I'm happy to say that the first installment of this new trilogy, The Aspect-Empereror, had me hooked from the get-go and didn't let go. I finished the last half of the book with nary a pause in reading, after moving through the first half at a slower pace. By the ending chapters, I could barely tear my eyes away from the page. I'm now left salivating at the prospect of the next novel in the series.

The Judging Eye is told from three different locations, by a handful of different characters, equally split amongst new characters and old standbys from the first trilogy. It takes place approximately twenty years following the conclusion of the Thousandfold Thought, on a continent newly conquered and united (mostly) under the god-like rule of Anasûrimbor Kellhus, the Aspect-Emperor.
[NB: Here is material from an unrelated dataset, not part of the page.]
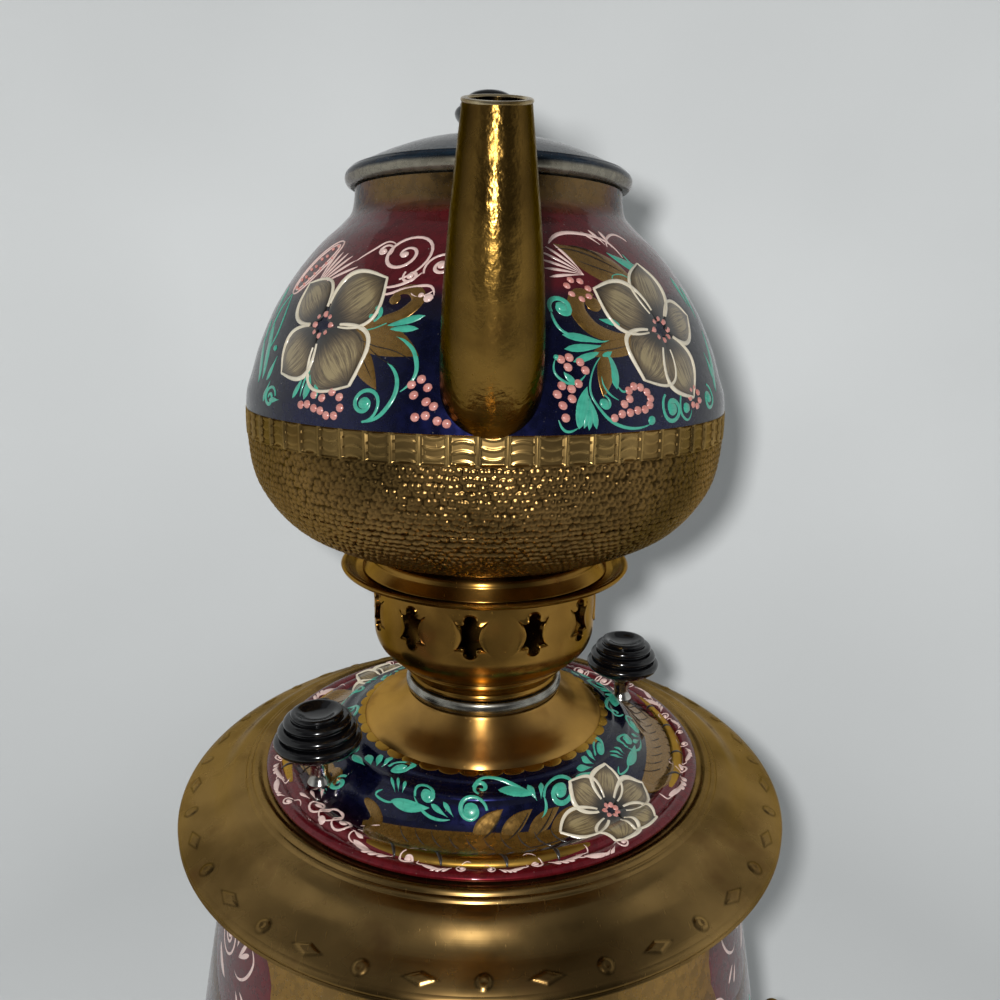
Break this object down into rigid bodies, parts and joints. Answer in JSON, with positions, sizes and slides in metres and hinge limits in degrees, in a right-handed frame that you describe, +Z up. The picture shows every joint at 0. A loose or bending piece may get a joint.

One third is told from the Andiamine Heights, the Emperor's palace in the capital city of Momemn. Esmenet, empress and wife of Kellhus, the Aspect-Emperor (who only makes a couple of appearances throughout the novel) tells the tale here, as well as her youngest son, Kelmomas, a despicable child if I've ever seen one (and worthy heir to his father, based on the first trilogy.)

The second tier takes place on the frontier of the Ordeal, Kellhus' massive army trudging across the Ancient North to war against the "evil" (relatively speaking) Consult and the No-god, Mog-Pharau.